“Novel Statistical Frameworks for Analysis of Structured Sequential Data”
Dr. Abhra Sarkar, Duke University
Date: Thursday, February 04, 2016
Time: 3:30 PM – 4:30 PM
Location: Engineering Hall Room 106B1
Sponsor: Department of Statistics
We are developing a broad array of novel statistical frameworks for analyzing complex sequential data sets. Our research is primarily motivated by a collaboration with neuroscientists trying to understand the neurological, genetic and evolutionary basis of human communication using bird and mouse models. The data sets comprise structured sequences of syllables or `songs’ produced by animals from different genotypes under different experimental conditions. The primary goal is then to elucidate the roles of different genotypes and experimental conditions on animal vocalization behaviors and capabilities. We have developed novel statistical methods based on first order Markovian dynamics that help answer these important scientific queries. First order dynamics is, however, insufficiently flexible to learn complex serial dependency structures and systematic patterns in the vocalizations, an important secondary goal in these studies. To this end, we have developed a sophisticated nonparametric Bayesian approach to higher order Markov chains building on probabilistic tensor factorization techniques.

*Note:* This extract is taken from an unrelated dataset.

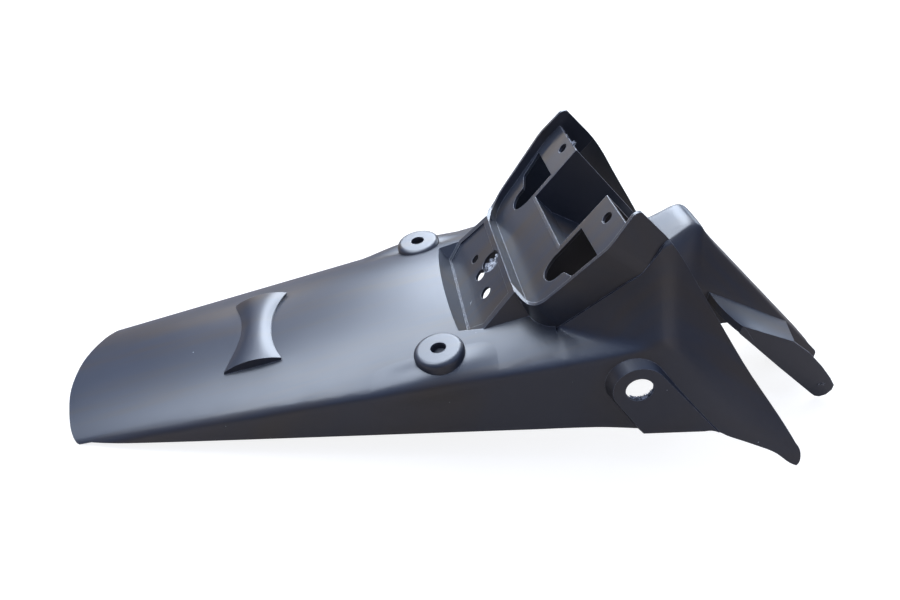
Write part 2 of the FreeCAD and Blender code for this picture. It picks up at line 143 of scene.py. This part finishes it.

Our proposed method is of very broad utility, with applications not limited to analysis of animal vocalizations, and provides new insights into the serial dependency structures of many previously analyzed sequential data sets arising from diverse application areas. Our method has appealing theoretical properties and practical advantages, and achieves substantial gains in performance compared to previously existing methods. Our research also paves the way to advanced automated methods for more sophisticated dynamical systems, including higher order hidden Markov models that can accommodate more general data types.